Too late for World War II, but just in time for Korea, the F-82s were the first USAF fighters to sweep into combat there. On 27 June 1950, their guns blazed, downing the first three enemy planes of the war, a legendary entrance for a legendary warbird.
Eyes Before Fire: Korea’s Reconnaissance Legacy
The story of the Korean War isn’t just etched into the icy ridges and battered columns retreating through the snow, nor is it solely told in the roaring duels above MiG Alley. Its lesson (etched in vapor trails and shadows on the ground) is that victory goes to those who spot danger first, move with urgency, and command the heavens.
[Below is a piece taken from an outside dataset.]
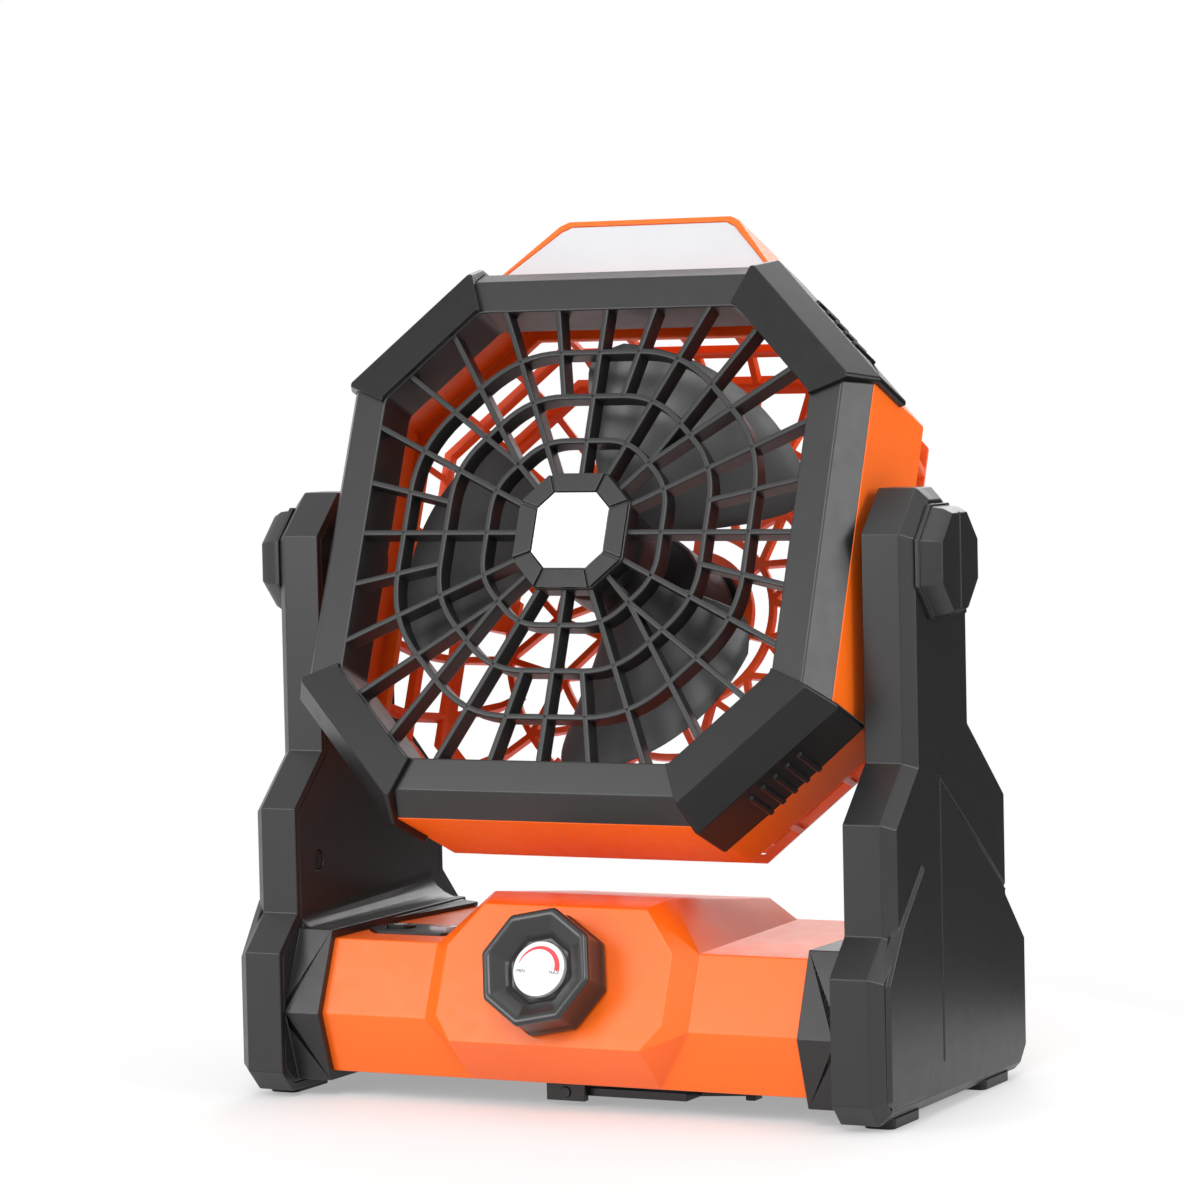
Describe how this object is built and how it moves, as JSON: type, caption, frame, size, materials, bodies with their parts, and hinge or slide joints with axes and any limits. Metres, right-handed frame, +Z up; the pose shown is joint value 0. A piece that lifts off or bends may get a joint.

It was June 1950 when the fledgling U.S. Air Force was yanked into the fray, scrambling to halt disaster on the Korean Peninsula after years of peacetime downsizing. Airpower became the lifeline: buying precious hours, shielding embattled troops, bombing bridges and railways, and stripping the enemy of safe passage under wide-open skies.
But the war’s turning point crept in quietly. Enter 1st Lt. Bryce Poe II, who, in an RF-80A, flew the very first jet reconnaissance mission of the conflict.
Before bombs could hit their mark or commanders could map the enemy’s push, someone had to thread the clouds and flirt with danger, camera in hand. Poe’s flight sparked a relentless reconnaissance campaign that proved intelligence wasn’t just backup; it was the nervous system of airpower.
That spirit still soars today. The RF-80’s lens has morphed into satellites, drones, stealth jets, and real-time data webs. The mission endures: find the threat before it finds you.
From Korea’s mountains to modern skies, reconnaissance is still the opening move. Poe’s legacy? Sometimes victory begins with a single, fearless glance beyond enemy lines.